There’s a bunch of familiar names from yesterday’s post. Joining guitarist and vocalist Luke Towart is Adam Hattaway (lead guitar), Emma Hattaway (bass) and the ubiquitous Brian Feary (drums).

“Nap Gate” – which will feature on the second Wurld Series album later this year – is one of the best sounding Wurld Series tunes to date. It’s less lo-fi than some of the previous recordings but packs all the familiar ingredients.

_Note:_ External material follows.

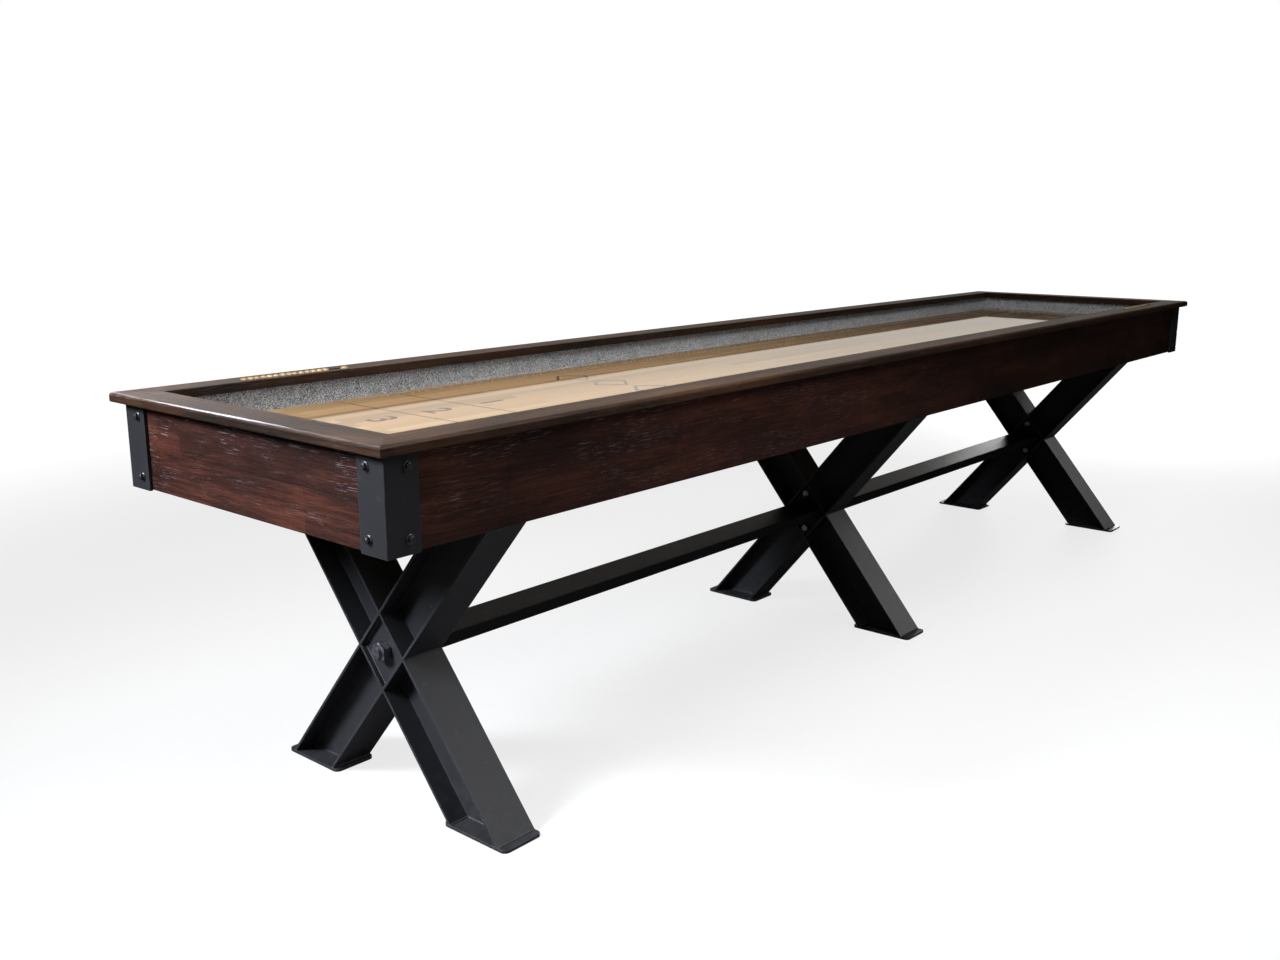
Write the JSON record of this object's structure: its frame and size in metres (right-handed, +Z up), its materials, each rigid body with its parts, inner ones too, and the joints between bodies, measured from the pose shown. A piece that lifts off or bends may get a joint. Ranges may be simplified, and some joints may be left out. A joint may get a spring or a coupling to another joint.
{
  "type": "shuffleboard table",
  "caption": "Long shuffleboard table with a wooden playfield in a carpet-lined cabinet, bead score counters, steel corner brackets and X-shaped steel legs.",
  "frame": {"origin": "on the floor under the middle of the table", "axes": "+X along the table towards the far end, +Y across it towards the rear side, +Z up"},
  "size_m": [3.658, 0.824, 0.815],
  "materials": {
    "espresso_wood": "dark espresso stain, wire-brushed and distressed, satin lacquer",
    "maple": "butcher-block strips under a thick polished clear coat",
    "grey_carpet": "heather grey short-pile carpet glued on a board",
    "plywood": "unfinished plywood, carpeted on the bed's top",
    "black_steel": "satin black powder coat",
    "plated_steel": "zinc plated",
    "bead_wood": "natural turned wood, lightly varnished"
  },
  "bodies": {
    "table": {"front_apron_near": "espresso_wood", "front_apron_far": "espresso_wood", "rear_apron_near": "espresso_wood", "rear_apron_far": "espresso_wood", "near_end_apron": "espresso_wood", "far_end_apron": "espresso_wood", "front_rail_near": "espresso_wood", "front_rail_far": "espresso_wood", "rear_rail_near": "espresso_wood", "rear_rail_far": "espresso_wood", "near_end_rail": "espresso_wood", "far_end_rail": "espresso_wood", "front_carpet_liner": "grey_carpet", "rear_carpet_liner": "grey_carpet", "near_end_carpet_liner": "grey_carpet", "far_end_carpet_liner": "grey_carpet", "bed_board_near": "plywood", "bed_board_far": "plywood", "cradle_board_near": "plywood", "cradle_board_middle": "plywood", "cradle_board_far": "plywood", "leg_cross_member_near": "plywood", "leg_cross_member_middle": "plywood", "leg_cross_member_far": "plywood", "adjuster_bar_1": "plated_steel", "adjuster_bar_2": "plated_steel", "adjuster_bar_3": "plated_steel", "adjuster_bar_4": "plated_steel", "near_leg_bolt_upper": "plated_steel", "near_leg_bolt_lower": "plated_steel", "middle_leg_bolt_upper": "plated_steel", "middle_leg_bolt_lower": "plated_steel", "middle_leg_nut_upper": "plated_steel", "middle_leg_nut_lower": "plated_steel", "far_leg_bolt_upper": "plated_steel", "far_leg_bolt_lower": "plated_steel", "rear_counter_rod": "plated_steel", "front_counter_rod": "plated_steel", "corner_bracket_near_front": "black_steel", "corner_bracket_near_rear": "black_steel", "corner_bracket_far_front": "black_steel", "corner_bracket_far_rear": "black_steel", "x_leg_near": "black_steel", "x_leg_middle": "black_steel", "x_leg_far": "black_steel", "stretcher_near": "black_steel", "stretcher_far": "black_steel", "stud_nut_near": "black_steel", "stud_nut_far": "black_steel", "playfield": "maple"},
    "adjuster_1": {"adjuster_screw_1": "plated_steel"},
    "adjuster_2": {"adjuster_screw_2": "plated_steel"},
    "adjuster_3": {"adjuster_screw_3": "plated_steel"},
    "adjuster_4": {"adjuster_screw_4": "plated_steel"},
    "rear_row": {"rear_bead_row": "bead_wood"},
    "rear_next": {"rear_next_bead": "bead_wood"},
    "rear_scored": {"rear_scored_bead": "bead_wood"},
    "front_row": {"front_bead_row": "bead_wood"},
    "front_next": {"front_next_bead": "bead_wood"},
    "front_scored": {"front_scored_bead": "bead_wood"}
  },
  "joints": [
    {"name": "adjuster_1_turn", "type": "hinge", "parent": "table", "child": "adjuster_1", "pos_m": [-1, 0, 0.7097], "axis": [0, 0, 1], "range_deg": [-180, 180]},
    {"name": "adjuster_2_turn", "type": "hinge", "parent": "table", "child": "adjuster_2", "pos_m": [-0.45, 0, 0.7097], "axis": [0, 0, 1], "range_deg": [-180, 180]},
    {"name": "adjuster_3_turn", "type": "hinge", "parent": "table", "child": "adjuster_3", "pos_m": [0.45, 0, 0.7097], "axis": [0, 0, 1], "range_deg": [-180, 180]},
    {"name": "adjuster_4_turn", "type": "hinge", "parent": "table", "child": "adjuster_4", "pos_m": [1, 0, 0.7097], "axis": [0, 0, 1], "range_deg": [-180, 180]},
    {"name": "rear_bead_row_slide", "type": "slide", "parent": "table", "child": "rear_row", "axis": [1, 0, 0], "range_m": [0, 0.017]},
    {"name": "rear_next_bead_slide", "type": "slide", "parent": "rear_row", "child": "rear_next", "axis": [1, 0, 0], "range_m": [0, 0.0151]},
    {"name": "rear_scored_bead_slide", "type": "slide", "parent": "table", "child": "rear_scored", "axis": [1, 0, 0], "range_m": [-0.032, 0]},
    {"name": "front_bead_row_slide", "type": "slide", "parent": "table", "child": "front_row", "axis": [1, 0, 0], "range_m": [0, 0.017]},
    {"name": "front_next_bead_slide", "type": "slide", "parent": "front_row", "child": "front_next", "axis": [1, 0, 0], "range_m": [0, 0.0151]},
    {"name": "front_scored_bead_slide", "type": "slide", "parent": "table", "child": "front_scored", "axis": [1, 0, 0], "range_m": [-0.032, 0]}
  ]
}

Hattaway’s lead guitar parts here are spectacular too, which should be no surprise if you listened to the song from his solo album featured in the previous PopLib post yesterday.

The B-Side is an out-take from the “Stately & Befrothed” sessions. Both songs on this single are typically glorious slices of the fuzzy guitar-driven pop we’ve come to expect from Wurld Series.  Roll on the release of “What’s Growing”.

adam hattawayNot sure how I missed this Adam Hattaway And The Haunters album “All Dat Love” when it was first released on Melted Ice Cream just before Christmas (although that timing may be why). Anyway, turns out this album is a stone cold classic of restless guitar-fuelled pop and rock and soul, as “Turn Around” shows.

The album travels through many moods without straying far from its twin squalling guitar approach. There are so many beautiful songs here and so much thrillingly noisy guitar playing it’s hard to pick just one song as a kind of representative entry point.

“Turn Around” features Adam Hattaway on Vocals and guitars, Emma
Hattaway on bass Elmore Jones on drums and Ben Woods on keyboards. The two Hattaways, Ben Woods and either Jones or Ryan Chin on drums are the nucleus of the band.

“All Dat Love” is expertly rendered in grainy realistic mid-fi from recordings made by Adam and mixed on 4-track by Melted Ice Cream stalwart Brian Feary.

Melted Ice Cream says “Recommended if you like: The Band, Ariel Pink, The 3Ds, Neil Young, Toy Love.” I’d add to that eclectic list:  Velvet Crush, Ty Segall, White Fence, Wurld Series and Matthew Sweet (his classic 1991 “Girlfriend” album with those twin duelling guitar parts from Television’s Richard Lloyd and former Voidoid Robert Quine comes to mind).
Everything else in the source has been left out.